> STATED PROBLEM:
Extract all lines that hold "More" from the records below.

========

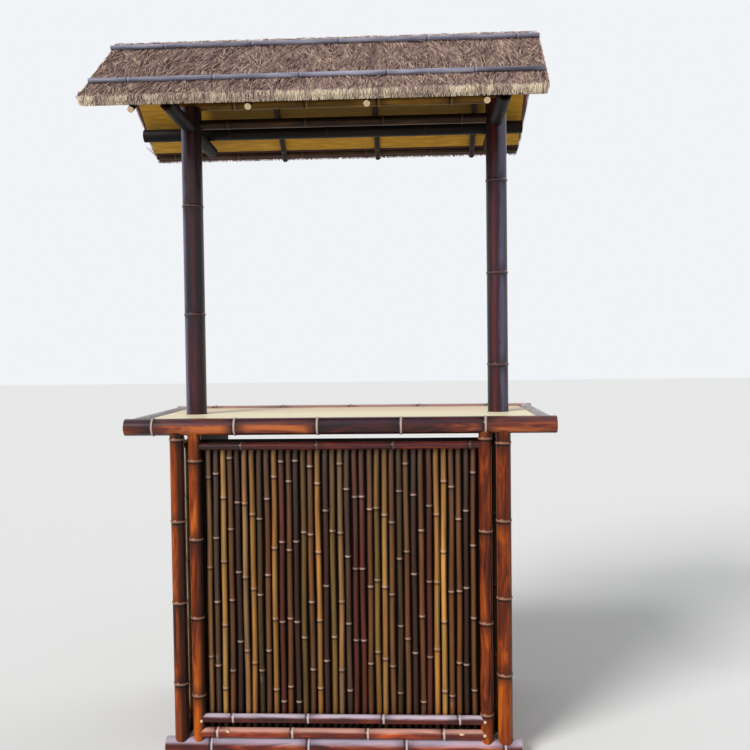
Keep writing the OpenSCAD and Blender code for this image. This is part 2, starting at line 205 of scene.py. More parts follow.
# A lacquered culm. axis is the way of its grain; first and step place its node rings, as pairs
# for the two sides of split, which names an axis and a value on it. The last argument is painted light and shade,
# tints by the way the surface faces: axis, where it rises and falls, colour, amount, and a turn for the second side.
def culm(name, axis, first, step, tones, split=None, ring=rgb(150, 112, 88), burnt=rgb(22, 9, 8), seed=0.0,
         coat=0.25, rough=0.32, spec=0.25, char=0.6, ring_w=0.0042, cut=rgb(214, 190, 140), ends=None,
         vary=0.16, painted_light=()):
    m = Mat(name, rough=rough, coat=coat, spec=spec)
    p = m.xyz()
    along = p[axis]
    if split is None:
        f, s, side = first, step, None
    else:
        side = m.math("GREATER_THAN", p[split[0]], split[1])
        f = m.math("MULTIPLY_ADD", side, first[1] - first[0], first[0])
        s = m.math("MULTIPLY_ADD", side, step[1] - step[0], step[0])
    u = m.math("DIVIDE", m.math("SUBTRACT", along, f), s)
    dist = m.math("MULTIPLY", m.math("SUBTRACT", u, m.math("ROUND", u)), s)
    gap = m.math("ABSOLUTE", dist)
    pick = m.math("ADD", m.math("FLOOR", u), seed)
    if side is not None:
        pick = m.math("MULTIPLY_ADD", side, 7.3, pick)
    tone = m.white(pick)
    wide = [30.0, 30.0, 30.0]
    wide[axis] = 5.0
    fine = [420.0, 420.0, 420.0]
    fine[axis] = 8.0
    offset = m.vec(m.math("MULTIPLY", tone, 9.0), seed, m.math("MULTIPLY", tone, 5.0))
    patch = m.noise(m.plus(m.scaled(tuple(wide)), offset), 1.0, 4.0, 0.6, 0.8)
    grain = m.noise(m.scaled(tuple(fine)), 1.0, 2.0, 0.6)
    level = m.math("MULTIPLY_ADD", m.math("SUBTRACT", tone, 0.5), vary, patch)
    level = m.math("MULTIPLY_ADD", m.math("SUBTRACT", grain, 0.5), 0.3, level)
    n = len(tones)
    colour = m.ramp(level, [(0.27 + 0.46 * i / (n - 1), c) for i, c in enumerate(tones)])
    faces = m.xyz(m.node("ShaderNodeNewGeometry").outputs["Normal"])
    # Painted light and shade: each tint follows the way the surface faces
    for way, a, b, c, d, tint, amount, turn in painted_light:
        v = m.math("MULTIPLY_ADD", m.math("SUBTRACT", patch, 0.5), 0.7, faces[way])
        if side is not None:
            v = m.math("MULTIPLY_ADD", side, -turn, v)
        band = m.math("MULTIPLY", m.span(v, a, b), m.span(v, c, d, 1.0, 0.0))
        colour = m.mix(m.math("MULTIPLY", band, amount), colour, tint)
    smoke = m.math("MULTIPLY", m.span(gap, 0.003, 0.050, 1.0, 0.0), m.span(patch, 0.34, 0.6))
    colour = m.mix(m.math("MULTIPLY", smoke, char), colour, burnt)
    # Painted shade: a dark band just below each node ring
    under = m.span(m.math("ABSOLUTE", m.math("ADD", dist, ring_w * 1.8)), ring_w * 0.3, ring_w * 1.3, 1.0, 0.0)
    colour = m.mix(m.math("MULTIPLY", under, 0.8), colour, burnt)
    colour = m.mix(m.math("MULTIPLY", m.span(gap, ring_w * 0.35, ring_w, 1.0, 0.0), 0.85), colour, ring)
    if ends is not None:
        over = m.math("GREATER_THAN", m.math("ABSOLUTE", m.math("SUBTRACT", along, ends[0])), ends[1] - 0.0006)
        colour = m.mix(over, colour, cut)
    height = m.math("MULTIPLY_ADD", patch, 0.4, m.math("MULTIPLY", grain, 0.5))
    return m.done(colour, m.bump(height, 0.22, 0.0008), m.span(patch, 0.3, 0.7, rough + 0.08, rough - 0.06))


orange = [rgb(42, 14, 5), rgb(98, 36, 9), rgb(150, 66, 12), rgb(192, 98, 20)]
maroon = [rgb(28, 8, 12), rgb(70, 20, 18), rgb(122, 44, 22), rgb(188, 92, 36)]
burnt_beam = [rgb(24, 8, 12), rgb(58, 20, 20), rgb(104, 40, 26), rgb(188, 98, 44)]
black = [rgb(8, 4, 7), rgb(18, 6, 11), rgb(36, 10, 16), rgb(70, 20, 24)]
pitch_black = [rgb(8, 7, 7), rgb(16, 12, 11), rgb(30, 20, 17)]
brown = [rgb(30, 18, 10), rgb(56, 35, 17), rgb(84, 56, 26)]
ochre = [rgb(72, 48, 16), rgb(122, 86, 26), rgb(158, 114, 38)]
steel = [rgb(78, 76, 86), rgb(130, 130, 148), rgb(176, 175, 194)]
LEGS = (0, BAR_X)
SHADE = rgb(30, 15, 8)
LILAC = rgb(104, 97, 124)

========

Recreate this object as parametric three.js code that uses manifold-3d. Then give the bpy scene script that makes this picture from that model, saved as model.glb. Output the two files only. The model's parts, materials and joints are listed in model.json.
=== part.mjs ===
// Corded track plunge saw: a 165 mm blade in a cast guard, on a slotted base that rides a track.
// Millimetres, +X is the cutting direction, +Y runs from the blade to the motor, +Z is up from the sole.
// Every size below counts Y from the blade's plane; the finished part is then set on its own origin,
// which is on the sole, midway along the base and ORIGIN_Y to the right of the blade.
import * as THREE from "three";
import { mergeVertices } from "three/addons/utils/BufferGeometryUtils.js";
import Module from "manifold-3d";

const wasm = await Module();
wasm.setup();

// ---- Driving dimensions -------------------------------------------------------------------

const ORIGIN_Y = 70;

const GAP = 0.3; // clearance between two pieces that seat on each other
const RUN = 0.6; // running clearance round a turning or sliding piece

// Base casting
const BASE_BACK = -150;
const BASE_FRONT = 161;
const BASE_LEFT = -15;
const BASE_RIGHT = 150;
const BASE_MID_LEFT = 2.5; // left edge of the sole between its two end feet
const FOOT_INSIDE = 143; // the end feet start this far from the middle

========

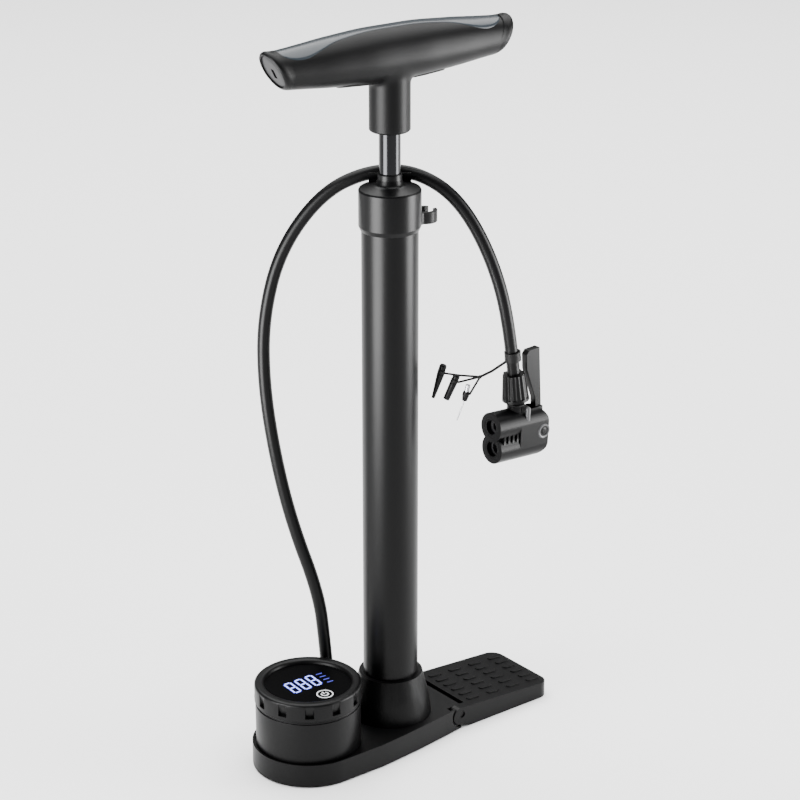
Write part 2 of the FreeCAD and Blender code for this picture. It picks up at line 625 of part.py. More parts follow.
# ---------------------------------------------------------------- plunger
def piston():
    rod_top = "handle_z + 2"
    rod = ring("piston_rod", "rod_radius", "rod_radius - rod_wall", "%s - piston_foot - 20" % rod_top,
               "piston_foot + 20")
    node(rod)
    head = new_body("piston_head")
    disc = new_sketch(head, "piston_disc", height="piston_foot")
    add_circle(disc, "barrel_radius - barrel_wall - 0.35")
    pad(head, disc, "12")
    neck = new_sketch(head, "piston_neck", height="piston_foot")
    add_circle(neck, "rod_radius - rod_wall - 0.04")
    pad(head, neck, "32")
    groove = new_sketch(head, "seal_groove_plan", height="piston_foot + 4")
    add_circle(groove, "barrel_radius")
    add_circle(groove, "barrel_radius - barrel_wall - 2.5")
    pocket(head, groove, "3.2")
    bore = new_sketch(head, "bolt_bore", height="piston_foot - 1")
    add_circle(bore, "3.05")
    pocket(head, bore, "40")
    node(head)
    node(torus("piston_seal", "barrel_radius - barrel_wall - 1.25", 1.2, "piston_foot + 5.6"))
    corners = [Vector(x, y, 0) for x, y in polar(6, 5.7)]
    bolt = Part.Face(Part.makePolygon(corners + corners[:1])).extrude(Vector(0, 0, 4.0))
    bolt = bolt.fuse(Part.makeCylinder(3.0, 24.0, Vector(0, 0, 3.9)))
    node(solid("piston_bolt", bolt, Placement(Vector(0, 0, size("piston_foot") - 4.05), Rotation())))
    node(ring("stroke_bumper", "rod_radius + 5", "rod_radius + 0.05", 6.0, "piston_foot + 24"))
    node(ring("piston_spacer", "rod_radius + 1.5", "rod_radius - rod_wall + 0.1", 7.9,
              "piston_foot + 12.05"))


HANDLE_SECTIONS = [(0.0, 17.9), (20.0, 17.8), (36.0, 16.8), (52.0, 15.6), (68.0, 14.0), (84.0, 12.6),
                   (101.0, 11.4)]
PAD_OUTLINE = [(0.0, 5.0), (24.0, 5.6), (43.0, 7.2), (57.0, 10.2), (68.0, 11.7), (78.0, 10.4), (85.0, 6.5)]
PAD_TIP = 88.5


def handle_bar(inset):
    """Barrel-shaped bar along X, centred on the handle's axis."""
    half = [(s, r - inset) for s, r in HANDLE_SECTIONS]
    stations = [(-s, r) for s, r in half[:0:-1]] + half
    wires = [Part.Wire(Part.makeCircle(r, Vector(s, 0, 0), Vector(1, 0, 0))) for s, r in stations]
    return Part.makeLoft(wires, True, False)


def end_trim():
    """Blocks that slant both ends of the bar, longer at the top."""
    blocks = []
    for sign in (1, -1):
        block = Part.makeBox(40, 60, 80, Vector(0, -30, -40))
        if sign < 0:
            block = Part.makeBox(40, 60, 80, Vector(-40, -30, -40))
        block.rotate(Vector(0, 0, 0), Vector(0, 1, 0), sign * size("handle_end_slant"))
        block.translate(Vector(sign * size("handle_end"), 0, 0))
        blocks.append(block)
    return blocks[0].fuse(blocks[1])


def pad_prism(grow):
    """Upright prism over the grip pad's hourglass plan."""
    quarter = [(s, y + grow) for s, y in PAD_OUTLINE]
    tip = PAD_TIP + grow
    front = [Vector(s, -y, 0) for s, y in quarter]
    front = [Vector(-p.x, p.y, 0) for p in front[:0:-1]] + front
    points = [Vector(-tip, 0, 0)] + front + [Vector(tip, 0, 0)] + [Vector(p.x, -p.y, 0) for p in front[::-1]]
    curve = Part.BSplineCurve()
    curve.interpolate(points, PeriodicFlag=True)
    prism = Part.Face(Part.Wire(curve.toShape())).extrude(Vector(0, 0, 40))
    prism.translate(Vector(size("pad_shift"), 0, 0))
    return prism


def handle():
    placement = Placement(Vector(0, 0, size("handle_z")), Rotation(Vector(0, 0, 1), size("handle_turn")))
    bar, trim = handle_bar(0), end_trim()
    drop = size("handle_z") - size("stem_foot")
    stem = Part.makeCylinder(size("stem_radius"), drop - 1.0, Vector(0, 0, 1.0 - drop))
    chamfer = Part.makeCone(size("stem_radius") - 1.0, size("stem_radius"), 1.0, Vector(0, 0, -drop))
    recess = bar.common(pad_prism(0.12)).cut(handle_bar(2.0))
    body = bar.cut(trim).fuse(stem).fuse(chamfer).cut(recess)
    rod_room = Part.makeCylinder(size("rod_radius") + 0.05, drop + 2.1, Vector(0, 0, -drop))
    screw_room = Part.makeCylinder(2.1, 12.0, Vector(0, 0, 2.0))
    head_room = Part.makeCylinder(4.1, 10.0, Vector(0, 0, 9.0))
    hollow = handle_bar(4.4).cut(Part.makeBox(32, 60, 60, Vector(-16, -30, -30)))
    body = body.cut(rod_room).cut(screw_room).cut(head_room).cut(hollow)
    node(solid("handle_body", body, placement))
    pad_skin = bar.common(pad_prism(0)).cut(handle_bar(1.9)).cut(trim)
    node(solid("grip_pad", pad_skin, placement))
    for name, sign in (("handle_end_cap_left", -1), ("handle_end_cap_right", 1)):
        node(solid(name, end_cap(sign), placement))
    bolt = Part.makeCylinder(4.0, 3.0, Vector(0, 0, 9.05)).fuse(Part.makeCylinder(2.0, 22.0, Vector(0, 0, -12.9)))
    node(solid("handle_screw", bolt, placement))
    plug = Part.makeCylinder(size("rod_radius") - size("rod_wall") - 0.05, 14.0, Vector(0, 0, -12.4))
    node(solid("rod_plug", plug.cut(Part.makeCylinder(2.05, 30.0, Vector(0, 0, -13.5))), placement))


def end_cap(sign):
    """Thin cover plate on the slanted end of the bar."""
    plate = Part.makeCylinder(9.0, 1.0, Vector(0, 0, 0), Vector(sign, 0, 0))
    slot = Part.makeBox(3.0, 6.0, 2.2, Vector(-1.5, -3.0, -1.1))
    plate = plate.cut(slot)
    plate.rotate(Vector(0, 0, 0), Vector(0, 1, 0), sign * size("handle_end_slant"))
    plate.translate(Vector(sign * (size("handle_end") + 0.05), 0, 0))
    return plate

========

> RESULT OF THE TASK:
Keep writing the OpenSCAD and Blender code for this image. This is part 2, starting at line 205 of scene.py. More parts follow.
Write part 2 of the FreeCAD and Blender code for this picture. It picks up at line 625 of part.py. More parts follow.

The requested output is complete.